Bron: Spellenlab
Deze oudere doos bevat 72 speelstenen en 36 speelveldkaarten. De speelstenen zijn kleine houten cilinders. Het speelveld wordt bij elke partij opnieuw gebouwd en is door de vele kaarten zeer variabel. Elke speelveldkaart bestaat uit drie aangrenzende zeshoeken en toont een weg doorheen de jungle met telkens een kruising en drie lijnen naar verschillende randen. De grafische uitvoering van deze kaarten, was voor mij de reden om dit spel - tweedehands - aan te kopen.
Elke speler probeert met zijn speelfiguren zo vlug mogelijk via de paden de jungle te verlaten.
Bij aanvang krijgt elke speler een aantal speelfiguren (afhankelijk van het aantal spelers). De speelveldkaarten worden gemengd en in een open stapel klaar gelegd. Het spel verloopt in twee fasen. Tijdens de eerste fase neemt de eerste speler de bovenste kaart van de stapel en legt deze in het midden. Daarna plaatst hij een eigen steen op het kruispunt. De volgende speler neemt een kaart van de stapel en legt deze aan het geheel aan. Daarbij gelden volgende drie regeltjes: één van de drie getekende wegen moet aansluiten op een reeds bestaande weg; de aan te leggen kaart moet met minstens twee zijden grenzen aan de reeds gelegde kaarten; en van de twee overblijvende wegen moet minstens één weg naar de 'vrijheid' leiden. De derde uitweg mag doodlopen in het oerwoud of eindigen in een omsloten leeg tafelveld. Zo'n leeg veld dat volledig omsloten is door oerwoudkaarten doet in fase 2 geen dienst als ontsnappingsroute. Daarop uitmondende wegen worden beschouwd als doodlopend.

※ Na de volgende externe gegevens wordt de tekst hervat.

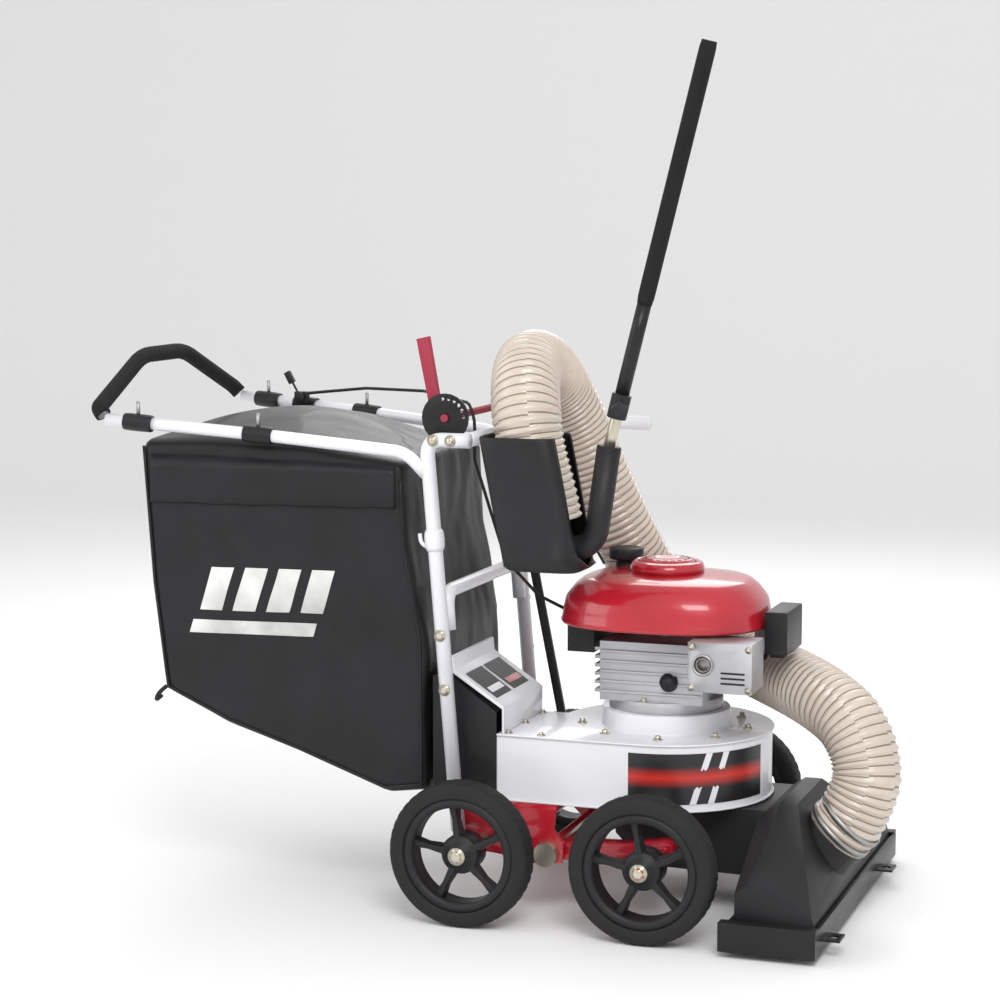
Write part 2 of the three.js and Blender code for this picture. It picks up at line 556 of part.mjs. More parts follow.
// ---- controls -----------------------------------------------------------------------------------
function controls() {
  const post = join(block(-880, -850, 240, 246, 846, 868));
  const clampRing = cut(bar(at(-890, 269.2, 843.5), at(-842, 263.6, 839.8), 15, 12),
    bar(at(-910, 271.5, 845.1), at(-820, 261, 838.1), RAIL_R + 1, 12));
  const lug = block(-878, -854, 244, 256, 846, 868);
  add('throttle_bracket', join(clampRing, lug, post), black());
  const blade = bar(at(-866, 237, 858), at(-884, 237, 890), 2.2, 8);
  const paddle = bar(at(-866, 234, 858), at(-866, 239.6, 858), 9, 12);
  const knob = block(-6, 6, -5, 5, -12, 12).rotateY(-0.5).translate(-888, 237, 896);
  add('throttle_lever', join(blade, paddle, knob), black());
  const cable = [at(-848, 238, 866), at(-720, 222, 880), at(-560, 120, 886), at(-440, -30, 884), at(-392, -90, 884),
    at(-374, -112, 856), at(-372, -118, 786), at(-316, -112, 610), at(-272, -60, 540), at(-236, -20, 512)];
  add('throttle_cable', tube(cable, 3, { bend: 40, sides: 8, bendSteps: 2 }), rubber());
  const ropeEnd = at(-338, 37, 850);
  const ropeStart = at(-170, 10, 592);
  add('starter_rope', bar(ropeStart, ropeEnd, 2.5, 8), rubber());
  add('starter_grip', bar(at(-350, 16, 856), at(-350, 58, 856), 8, 12), black());
}

for (const { name, s } of SIDES) {
  wheel(`front_${name}`, 0, s);
  wheel(`rear_${name}`, REAR_AXLE_X, s);
  railSaddle(`rear_${name}_saddle`, s, -952, 277, 848.2);
  railSaddle(`middle_${name}_saddle`, s, -730, 251, 831.2);
}
rearAxle();
chassis();
pivotShaft();
frontArm();
frame();
handle();
heightControl();
housing();
rotor();
nozzle();
tray();
chute();
bag();
hose();
holster();
wand();
engine();
shroud();
controls();

machine.position.x = FORWARD;
const leafVacuum = new THREE.Group();
leafVacuum.add(machine);
export default leafVacuum;
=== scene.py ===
# Walk-behind leaf vacuum and mulcher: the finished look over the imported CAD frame.
# Lengths in the drawing helpers are millimetres from the front wheels' centre line, as in the CAD source.
import bmesh
import bpy
import json
import math
from mathutils import Matrix, Vector, noise


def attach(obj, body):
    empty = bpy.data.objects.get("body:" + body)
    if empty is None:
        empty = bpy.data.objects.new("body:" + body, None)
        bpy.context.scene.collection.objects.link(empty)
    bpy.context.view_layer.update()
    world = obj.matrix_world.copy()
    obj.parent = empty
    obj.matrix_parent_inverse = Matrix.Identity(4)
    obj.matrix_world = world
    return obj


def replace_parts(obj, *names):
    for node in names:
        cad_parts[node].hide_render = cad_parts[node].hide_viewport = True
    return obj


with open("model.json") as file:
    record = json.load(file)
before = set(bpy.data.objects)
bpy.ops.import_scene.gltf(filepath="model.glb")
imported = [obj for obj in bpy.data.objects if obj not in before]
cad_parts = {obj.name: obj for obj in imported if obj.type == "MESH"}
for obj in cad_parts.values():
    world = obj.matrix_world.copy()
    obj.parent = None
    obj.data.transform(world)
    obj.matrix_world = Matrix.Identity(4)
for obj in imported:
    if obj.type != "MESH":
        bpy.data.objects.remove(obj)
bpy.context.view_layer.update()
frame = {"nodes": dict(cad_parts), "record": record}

FORWARD = 336             # front wheels ahead of the machine's middle
WHEEL_R, WHEEL_Y, TYRE_WIDTH = 127, 318, 50
REAR_AXLE_X = -324
POST_Y, POST_R = 218, 13
FRAME_TOP_Z = 829
RAIL_R, FOAM_R = 11, 15
HOSE_R, HOSE_PITCH = 61.0, 13.0
HOUSING_X, HOUSING_R = -50, 190
HOUSING_TOP_Z = 312
LABEL_Z0, LABEL_Z1 = 207, 296
COVER_X, COVER_Y = -48, -6         # middle of the red engine cover
WAND_Y = -198
SIDES = (("right", -1), ("left", 1))
LENS = 89.94
EYE = (1134.95, -4249.35, 1242.93)
TILT, PAN = 6.8574, 19.4552        # camera's downward tilt and turn, degrees


def at(x, y, z):
    return Vector(((x + FORWARD) / 1000, y / 1000, z / 1000))


# ---- camera, floor and light ---------------------------------------------------------------------
def camera():
    data = bpy.data.cameras.new("camera")
    data.lens = LENS
    eye = bpy.data.objects.new("camera", data)
    bpy.context.collection.objects.link(eye)
    eye.location = at(*EYE)
    eye.rotation_euler = (math.radians(90 - TILT), 0, math.radians(PAN))
    bpy.context.scene.camera = eye


def softbox(name, place, size, power):
    data = bpy.data.lights.new(name, "AREA")
    data.size = size
    data.energy = power
    lamp = bpy.data.objects.new(name, data)
    bpy.context.collection.objects.link(lamp)
    lamp.location = place
    lamp.rotation_euler = (Vector((0, 0, 0.5)) - Vector(place)).to_track_quat("-Z", "Y").to_euler()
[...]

De daaropvolgende spelers hebben meer en meer aanlegmogelijkheden. Het oerwoud mag in gelijk welke richting verder uitgebouwd worden. Daarbij mogen de wegen van de tegenspelers - volgens de legregels - naar believen afgesloten worden.
Vervolgens start fase 2: het ontsnappen uit de jungle. Nadat alle kaarten gelegd zijn, moet elke speler trachten als eerste al zijn speelstenen uit het oerwoud te bevrijden. Daarvoor kunnen alleen de doorlopende wegen gebruikt worden. De eerste speler die geen kaartje meer kan aanleggen, begint. De beweegregels zijn: de speler aan beurt verplaatst een eigen steen naar een aangrenzend leeg kruispunt of naar de vrijheid (= ontsnappen van het speelbord). Kan een speler geen enkele eigen speelsteen verplaatsen, dan moet hij zijn beurt overlaten. Bij elke beurt mag slechts één steen verplaatst worden. Op elk kruispunt kan slechts één steen staan. Over andere (of eigen) stenen kan niet gesprongen worden. Wie slechts met één steen kan bewegen, moet dit ook doen. Heeft deze speler de volgende keer opnieuw geen andere beweegmogelijkheid, dan moet hij passen. Het is niet toegestaan om meermaals na een eenzelfde steen heen en weer tussen dezelfde twee kruispunten te verplaatsen.
De speler die als eerste al zijn speelstenen heeft doen ontsnappen, wint.
Dit oudere Spearspel ziet er niet alleen heel mooi uit, het speelt ook heel goed. Na enkele partijen begint men goed in te zien dat het plaatsen van de speelveldkaarten ontzettend belangrijk is. Het is niet meteen een geniaal spel, maar het verveelt ook niet. Ik ben wel heel blij dit spel aan onze collectie te hebben kunnen toevoegen. Ik ben nl. een liefhebber van legspellen met puzzelstukken (Linie 1, Entdecker,...).